I did not know, for example that the angle of zero lift tends to be at a negative angle of attack. Or that once upon a time, ailerons became completely ineffective before a stall. He said that some aircraft had a tendency to need the stick to be actively pushed forward as they approached a stall and that this was not good - he didn’t actually name Bristell. 

 

Also very quaintly sexist. 

 

This from wikipedia. 

 

Wolfgang Langewiesche (pronounced:long-gah-vee-shuh) (1907–2002) aviator, author and journalist, is one of the most quoted authors in aviation writing. His book, Stick and Rudder (1944), is still in print, and is considered a primary reference on the art of flying fixed-wing aircraft.
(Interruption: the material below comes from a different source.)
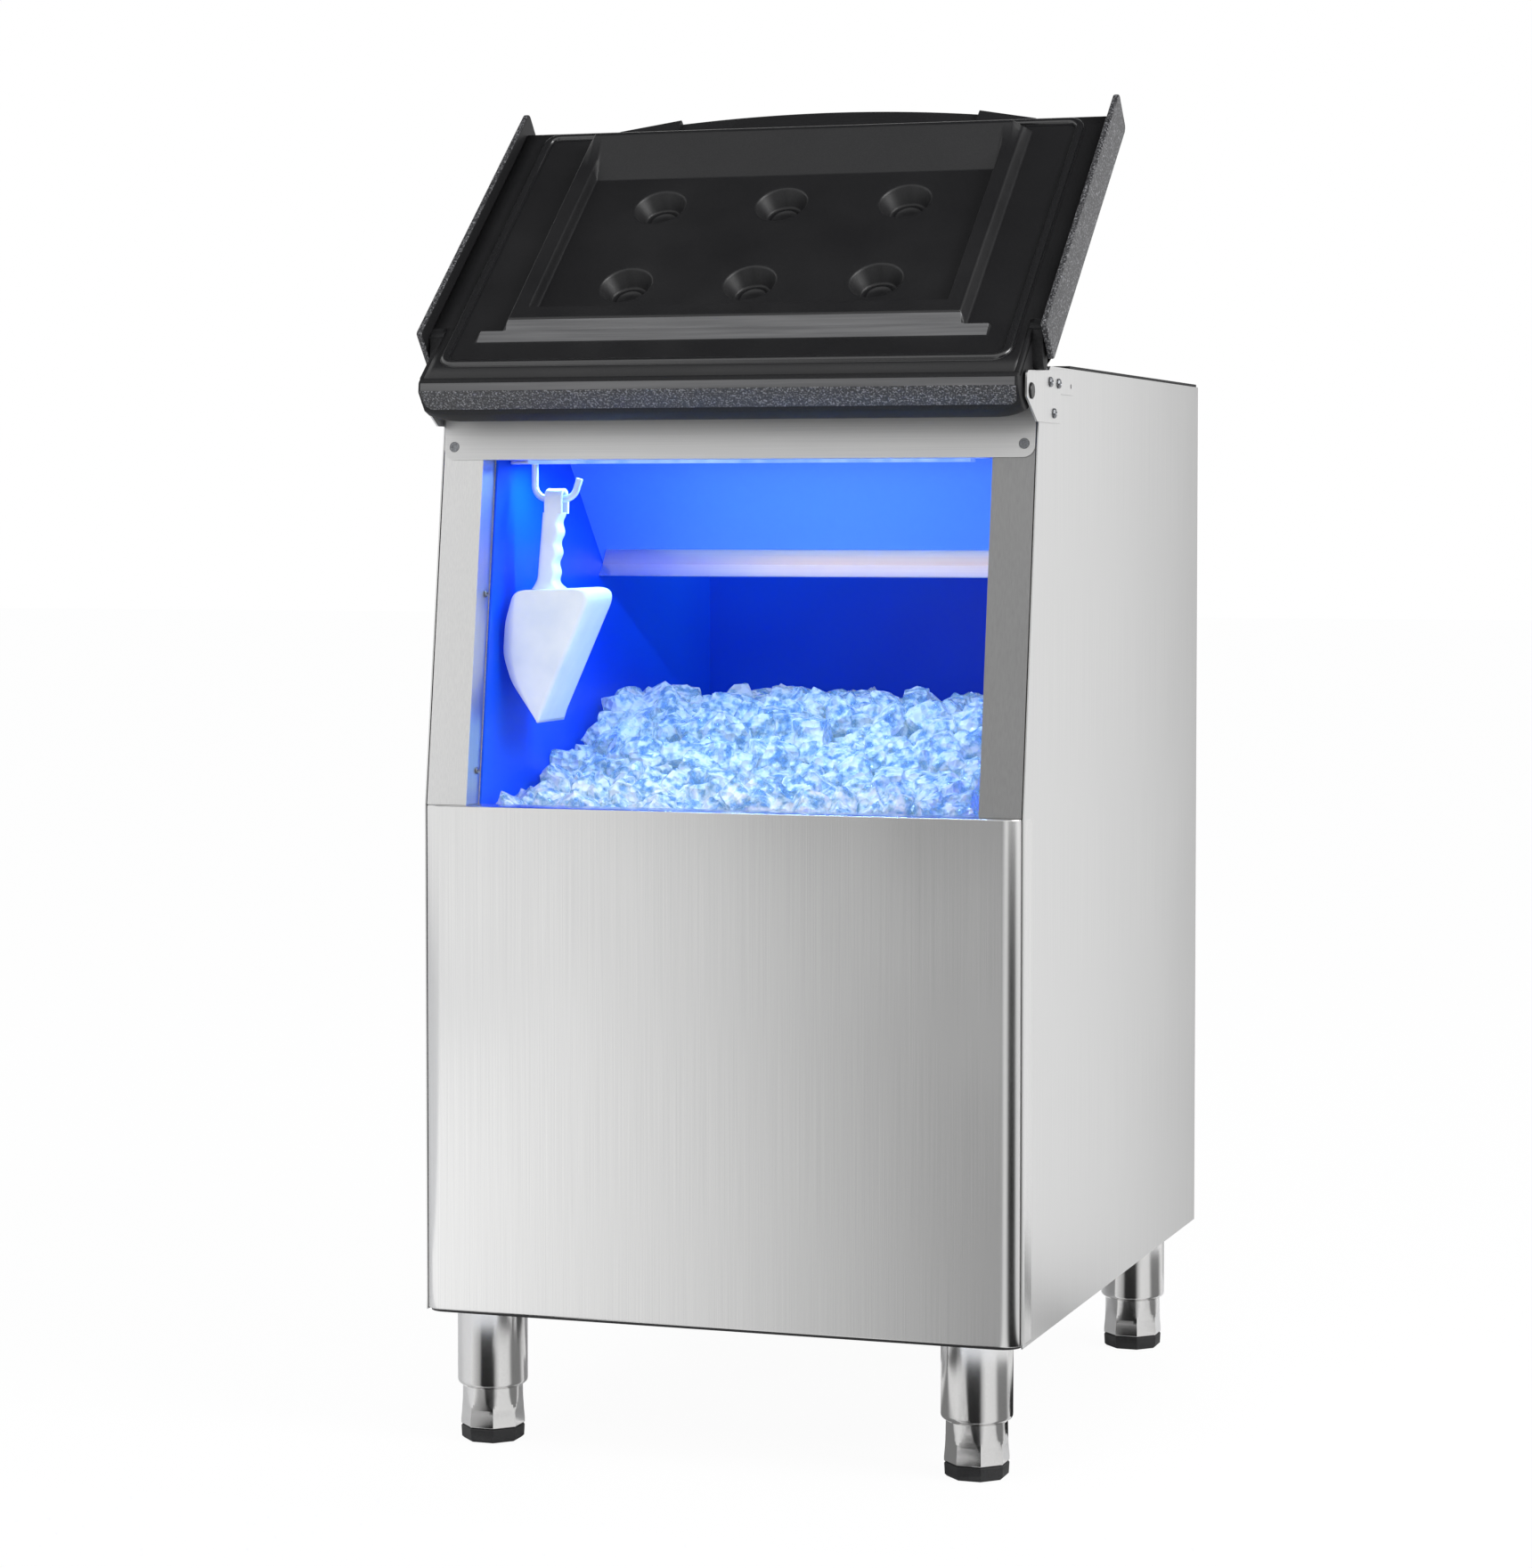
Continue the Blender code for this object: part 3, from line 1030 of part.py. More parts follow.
def build_inner_panel(plastic, frame):
    neck = LUG_INNER - GAP
    wide = WING_INNER - GAP
    across = mirrored([DIMPLE_PITCH, SLOPE_FOOT_HALF, WELL_HALF, WELL_HALF + WELL_DRAFT,
                       SLOPE_CREST_HALF, RIM_HALF, RIM_FOOT, TIER_HALF, TIER_HALF + WALL_RUN, neck, wide])
    reaches = [-PANEL_START, TIER_START - WALL_RUN, TIER_START, TIER_END, TIER_END + WALL_RUN,
               LUG_BASE_END + GAP, RIM_START, WELL_START, WELL_START + WELL_DRAFT, SLOPE_START,
               (SLOPE_START + SLOPE_END) / 2, SLOPE_END, SLOPE_END + SLOPE_CREST, SLOPE_BACK,
               FREE_EDGE - GAP]
    shape = bmesh.new()
    tops = [[shape.verts.new((x, r, panel_level(x, r))) for x in across] for r in reaches]
    lows = [[shape.verts.new((x, r, panel_level(x, r) - PANEL_SHEET)) for x in across] for r in reaches]
    edges = {}
    for j in range(len(reaches) - 1):
        for i in range(len(across) - 1):
            outside = max(abs(across[i]), abs(across[i + 1])) > neck
            if outside and reaches[j] < LUG_BASE_END:
                continue
            shape.faces.new((tops[j][i], tops[j][i + 1], tops[j + 1][i + 1], tops[j + 1][i]))
            shape.faces.new((lows[j][i], lows[j + 1][i], lows[j + 1][i + 1], lows[j][i + 1]))
            corners = [(j, i), (j, i + 1), (j + 1, i + 1), (j + 1, i)]
            for a, b in zip(corners, corners[1:] + corners[:1]):
                edges[frozenset((a, b))] = edges.get(frozenset((a, b)), 0) + 1
    for pair, used in edges.items():
        if used == 1:
            (ja, ia), (jb, ib) = tuple(pair)
            shape.faces.new((tops[ja][ia], tops[jb][ib], lows[jb][ib], lows[ja][ia]))
    loose = [vert for vert in shape.verts if not vert.link_faces]
    bmesh.ops.delete(shape, geom=loose, context="VERTS")
    bmesh.ops.recalc_face_normals(shape, faces=shape.faces)
    panel = add("lid_inner_panel", shape, plastic, parent=frame)
    for row, reach in enumerate(DIMPLE_REACHES):
        for column in (-1, 0, 1):
            place = (column * DIMPLE_PITCH, reach, 0)
            label = "{}_{}".format(row + 1, column + 2)
            join(panel, dimple(PANEL_SHEET, WELL - PANEL_SHEET / 2, place), "cup_" + label)
            cut(panel, dimple(0, WELL + OVERRUN, place), "dimple_" + label)


def dimple(wall, top, place):
    """A dimple's cone, made larger all over by a wall."""
    low = WELL - DIMPLE_DEPTH - wall
    flare = (DIMPLE_RADIUS - DIMPLE_FLOOR_RADIUS) / DIMPLE_DEPTH
    low_radius = DIMPLE_FLOOR_RADIUS + wall / 2
    mouth = min(top, WELL)
    profile = [(0, low), (low_radius, low), (low_radius + flare * (mouth - low), mouth)]
    if top > mouth:
        profile.append((low_radius + flare * (mouth - low), top))
    cone = turned(profile + [(0, top)], ROUND_STEPS)
    bmesh.ops.translate(cone, verts=cone.verts, vec=place)
    return cone


def build_lid_core(foam, frame):
    """The foam that fills the shell under the inner panel."""
    wall = LID_WALL + GAP
    neck = NECK_HALF
    top = WELL - PANEL_SHEET - GAP
    core = add("lid_foam", lid_solid(neck - wall, wall, wall - PANEL_START, FREE_EDGE - wall, top),
               foam, parent=frame)
    for row, reach in enumerate(DIMPLE_REACHES):
        for column in (-1, 0, 1):
            place = (column * DIMPLE_PITCH, reach, 0)
            hollow = dimple(PANEL_SHEET + 2 * GAP, WELL, place)
            cut(core, hollow, "hollow_{}_{}".format(row + 1, column + 2))


def build_seal(rubber, frame):
    """The bead that seals the closed lid against the frame."""
    half = SEAL_WIDTH / 2
    low = LID_MARGIN + GAP
    high = SEAL_LEVEL
    section = [(-half, low), (-half, low + (high - low) * 0.4), (-half * 0.5, high),
               (half * 0.5, high), (half, low + (high - low) * 0.4), (half, low)]
    path = [Vector((x, y, 0)) for x, y in rounded_rectangle(SEAL_HALF, SEAL_START, SEAL_END, SEAL_CORNER)]
    add("lid_gasket", swept(path, section, True, Vector((0, 0, 1))), rubber, parent=frame)


def build_lid(plastic, foam, rubber):
    frame = empty("lid_hinge", (0, HINGE_Y, HINGE_Z), (LID_OPEN_TILT, 0, 0))
    build_lid_shell(plastic, frame)
    build_inner_panel(plastic, frame)
    build_lid_core(foam, frame)
    build_seal(rubber, frame)
    near = NECK_HALF + GAP
    far = SIDE_OUTER + GAP + BRACKET_SHEET + PIVOT_PROUD
    pivot = [(0, near), (PIVOT_RADIUS, near), (PIVOT_RADIUS, far - PIVOT_PROUD / 2),
             (PIVOT_RADIUS - PIVOT_PROUD / 2, far), (0, far)]
    for side, sign in (("left", -1), ("right", 1)):
        add("lid_pivot_" + side, turned(pivot, ROUND_STEPS), plastic, parent=frame,
            turn=(0, sign * math.pi / 2, 0))


# The scoop and its hook.


def build_hook(steel):
    """A bent rod hanging from a small plate under the lamp housing."""
    y = FRONT_Y + HOOK_DEPTH
    low = TOP_Z - HOOK_DROP
    plate_low = OPENING_TOP_Z - GAP - PLATE_THICKNESS
    bend = Vector((-HOOK_SHANK_SIDE + HOOK_BEND, low + HOOK_BEND))
    route = [(-HOOK_SHANK_SIDE, plate_low + PLATE_THICKNESS / 2)]
    route += arc(bend, HOOK_BEND, 180, 270, CORNER_STEPS)
    far = (bend.x + HOOK_FLAT, bend.y)
    route += arc(far, HOOK_BEND, 270, 270 + math.degrees(HOOK_TIP_ANGLE), CORNER_STEPS)
    tip = Vector(route[-1]) + HOOK_TIP * Vector((math.cos(HOOK_TIP_ANGLE), math.sin(HOOK_TIP_ANGLE)))
    route.append(tuple(tip))
    path = [Vector((x, y, z)) for x, z in route]
    round_steps = 12
    circle = [(HOOK_RADIUS * math.cos(math.tau * i / round_steps),
               HOOK_RADIUS * math.sin(math.tau * i / round_steps)) for i in range(round_steps)]
    hook = add("scoop_hook", swept(path, circle, False, Vector((0, 1, 0))), steel)
    plate = box((-PLATE_LEFT, -PLATE_RIGHT), (y - PLATE_DEPTH / 2, y + PLATE_DEPTH / 2),
                (plate_low, plate_low + PLATE_THICKNESS))
    join(hook, plate, "plate")


def build_scoop(plastic):
    """The scoop: a square-backed bowl with its mouth to the side, and a grip with an eye."""
    frame = empty("scoop_hinge", (-HOOK_SHANK_SIDE + HOOK_BEND + HOOK_FLAT / 2,
                                  FRONT_Y + HOOK_DEPTH, TOP_Z - HOOK_DROP))
    top = -SCOOP_HANG
    low = top - SCOOP_LENGTH
    mouth_top = (-SCOOP_MOUTH_TOP, top - SCOOP_TOP_FALL)
    back = (SCOOP_BACK, top)
    lip = (-SCOOP_LIP, low)
    mouth = [((-SCOOP_BULGE * side, top - SCOOP_LENGTH * fall), SCOOP_CORNER)
             for side, fall in MOUTH_SHARES]
    side_view = filleted([(mouth_top, SCOOP_MOUTH_CORNER), (back, SCOOP_CORNER), (lip, 0)] + mouth)
    half = SCOOP_WIDTH / 2
    bowl = add("scoop", prism(side_view, -half, half, "Y"), plastic, parent=frame)

    floor = (Vector(lip) - Vector(back)).normalized()
    inward = Vector((floor.y, -floor.x)) * SCOOP_WALL
    wall = SCOOP_WALL
    run_out = Vector(lip) + inward + floor * OVERRUN
    inner_back = (back[0] + inward.x - floor.x * wall / floor.y, top - wall)
    space = filleted([((-SCOOP_BULGE - OVERRUN, top - SCOOP_TOP_FALL - wall), 0),
                      (inner_back, SCOOP_CORNER - wall), (tuple(run_out), 0),
                      ((-SCOOP_BULGE - OVERRUN, run_out.y), 0)])
    cut(bowl, prism(space, wall - half, half - wall, "Y"), "space")

    left_top = (-GRIP_WIDTH / 2 + GROOVE_DEPTH / 2, GRIP_TOP)
    right_top = (GRIP_WIDTH / 2 + GROOVE_DEPTH, GRIP_TOP)
    fall = GRIP_TOP - top
    groove_run = fall - 2 * GRIP_FLARE
    points = GROOVES * 4
    grooves = []
    for i in range(points + 1):
        share = i / points
        wave = GROOVE_DEPTH * math.cos(math.tau * GROOVES * share)
        lean = GRIP_LEAN * (share * groove_run + GRIP_FLARE / 2) / fall
        grooves.append((GRIP_WIDTH / 2 - lean + wave, GRIP_TOP - GRIP_FLARE / 2 - groove_run * share))
    right_foot = GRIP_WIDTH / 2 - GRIP_LEAN + GRIP_FLARE
    left_foot = -GRIP_WIDTH / 2 - GRIP_LEAN - GRIP_FLARE / 2

    def middle_of_top(x):
        share = (SCOOP_BACK - x) / (SCOOP_BACK + SCOOP_MOUTH_TOP)
        return top - SCOOP_TOP_FALL * share - SCOOP_WALL / 2

    flare_right = [(right_foot, middle_of_top(right_foot))]
    flare_left = [(left_foot, middle_of_top(left_foot)),
                  (-GRIP_WIDTH / 2 - GRIP_LEAN, top + GRIP_FLARE * 1.5)]
    grip = ([(left_top[0] + GRIP_CORNER / 2, GRIP_TOP), (right_top[0] - GRIP_CORNER / 2, GRIP_TOP)]
            + grooves + flare_right + flare_left + [(left_top[0], GRIP_TOP - GRIP_CORNER / 2)])
    join(bowl, prism(grip, -GRIP_DEPTH / 2, GRIP_DEPTH / 2, "Y"), "grip")
    eye = box((-GRIP_WIDTH, GRIP_WIDTH), (-EYE_WIDTH / 2, EYE_WIDTH / 2),
              (-EYE_BELOW, HOOK_RADIUS + EYE_CLEARANCE))
    cut(bowl, eye, "eye")


# The whole bin.

STEEL = material("brushed_steel", (0.62, 0.62, 0.62), 0.34, 1.0)
POLISHED = material("polished_steel", (0.66, 0.66, 0.67), 0.18, 1.0)
ZINC = material("zinc_steel", (0.45, 0.46, 0.48), 0.40, 1.0)
BLUE = material("blue_liner", (0.01, 0.10, 0.85), 0.45, 0.0)
LIP_STEEL = material("lip_steel", (0.55, 0.56, 0.80), 0.35, 0.8)
BLACK = material("black_moulding", (0.022, 0.022, 0.024), 0.50, 0.0)
RUBBER = material("black_rubber", (0.012, 0.012, 0.013), 0.65, 0.0)
FOAM = material("foam", (0.80, 0.74, 0.55), 0.90, 0.0)
WHITE = material("white_plastic", (0.82, 0.86, 0.95), 0.35, 0.0)
GLOW = material("lamp_lens", (0.55, 0.75, 1.0), 0.25, 0.0)

build_panels(STEEL, BLACK)
build_frame(STEEL, ZINC)
build_top(STEEL, RUBBER)
build_liner(BLUE, FOAM)
build_drain(POLISHED, WHITE)
build_baffle(LIP_STEEL)
build_lamp(WHITE, GLOW)
build_brackets(STEEL, ZINC)
build_legs(POLISHED, RUBBER)
build_lid(BLACK, FOAM, RUBBER)
build_hook(POLISHED)
build_scoop(WHITE)
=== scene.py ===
"""The looks of the ice storage bin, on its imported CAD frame.

The sections follow the bin as it is put together: legs, case, store, top, deflector, lamp, front
frame, hinge brackets, lid, hook, scoop and ice, and then the studio. Metres throughout.
"""

import math

import bmesh
import bpy
import numpy as np
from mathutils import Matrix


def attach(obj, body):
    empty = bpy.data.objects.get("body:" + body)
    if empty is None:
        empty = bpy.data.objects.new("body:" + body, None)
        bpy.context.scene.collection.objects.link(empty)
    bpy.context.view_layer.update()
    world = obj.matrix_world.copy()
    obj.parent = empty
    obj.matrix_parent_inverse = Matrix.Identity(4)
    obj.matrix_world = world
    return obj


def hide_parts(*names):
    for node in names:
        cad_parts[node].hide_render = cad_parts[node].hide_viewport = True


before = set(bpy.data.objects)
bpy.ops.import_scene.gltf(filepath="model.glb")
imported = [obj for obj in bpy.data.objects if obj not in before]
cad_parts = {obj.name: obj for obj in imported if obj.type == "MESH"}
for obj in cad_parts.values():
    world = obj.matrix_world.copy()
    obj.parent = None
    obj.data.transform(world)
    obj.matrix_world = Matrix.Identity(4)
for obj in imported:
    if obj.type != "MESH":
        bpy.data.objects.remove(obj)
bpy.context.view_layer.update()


# Leg sleeves: four tubes of drawn stainless steel, about 64 mm across, fixed under the case at its
# corners. Each is turned and polished, with a rounded lower lip over the foot that screws into it.

SLEEVE_RADIUS, SLEEVE_BORE, SLEEVE_LIP = 0.0319, 0.0153, 0.0045
SLEEVE_TOP, SLEEVE_LOW = 0.1217, 0.0512
LEG_PLACES = {
    "front_left": (-0.2296, -0.296472), "front_right": (0.2296, -0.296472),
    "back_left": (-0.2296, 0.290528), "back_right": (0.2296, 0.290528),
}


def surface(points, wrap_rows=False, wrap_columns=False, caps=False):
    """Faces over a grid of points: each point joins the next one in its row and in its column.
    Rows or columns may close on themselves, and caps closes the first and the last row."""
    rows, columns = points.shape[:2]
    i, j = np.meshgrid(np.arange(rows - (not wrap_rows)), np.arange(columns - (not wrap_columns)),
                       indexing="ij")
    near, far, beside = i * columns, (i + 1) % rows * columns, (j + 1) % columns
    quads = np.stack([near + j, near + beside, far + beside, far + j], -1).reshape(-1, 4)
    ends = [np.arange(columns)[::-1], np.arange(columns) + (rows - 1) * columns] if caps else []
    return points.reshape(-1, 3), quads, ends


def make_piece(name, parts, finish, body, replaces=(), crease=35):
    """One object from several surfaces: their points in one row, their faces moved on by the points
    before them, doubles merged, and every face turned outwards."""
    starts = np.cumsum([0] + [len(points) for points, _, _ in parts])
    faces = np.concatenate([quads + start for (_, quads, _), start in zip(parts, starts)]).tolist()
    for (_, _, ends), start in zip(parts, starts):
        faces += [(end + start).tolist() for end in ends]
    mesh = bpy.data.meshes.new(name)
    mesh.from_pydata(np.concatenate([points for points, _, _ in parts]).tolist(), [], faces)
    whole = bmesh.new()
    whole.from_mesh(mesh)
    bmesh.ops.remove_doubles(whole, verts=whole.verts, dist=1e-6)
    bmesh.ops.recalc_face_normals(whole, faces=whole.faces)
    whole.to_mesh(mesh)
    whole.free()
    mesh.shade_smooth()
    mesh.set_sharp_from_angle(angle=math.radians(crease))
    mesh.materials.append(finish)
    piece = bpy.data.objects.new(name, mesh)
    bpy.context.scene.collection.objects.link(piece)
    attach(piece, body)
    if replaces:
        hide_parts(*replaces)
    return piece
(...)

Born in Düsseldorf, Germany, in 1907, he migrated to America in 1929. He was a graduate of the London School of Economics and earned his master's degree from Columbia University. He was in a doctoral program in the University of Chicago when he decided to learn to fly and pursue a career in aviation.

Mr. Langewiesche wrote for Air Facts magazine, an aviation safety-related publication edited by Leighton Collins, and his articles were the basis for most of Stick and Rudder. The basic facts about flying that he emphasized in 1944 have withstood much criticism since then. Over 200,000 copies of the book had been printed by 1990.

He taught "Theory of Flight" to US Army aviation cadets in the ground school at the Hawthorne School of Aeronautics in Orangeburg, South Carolina, during World War II, and test flew F4U Corsairs for the Vought Corporation. He later worked for Cessna as a test pilot and contributed several articles for Flying magazine. In the 1950s he became Reader's Digest's roving editor, retiring in 1986.

His son, William Langewiesche, is also a well-known author, journalist and pilot with an award-winning career with the Atlantic Monthly and Vanity Fairmagazines.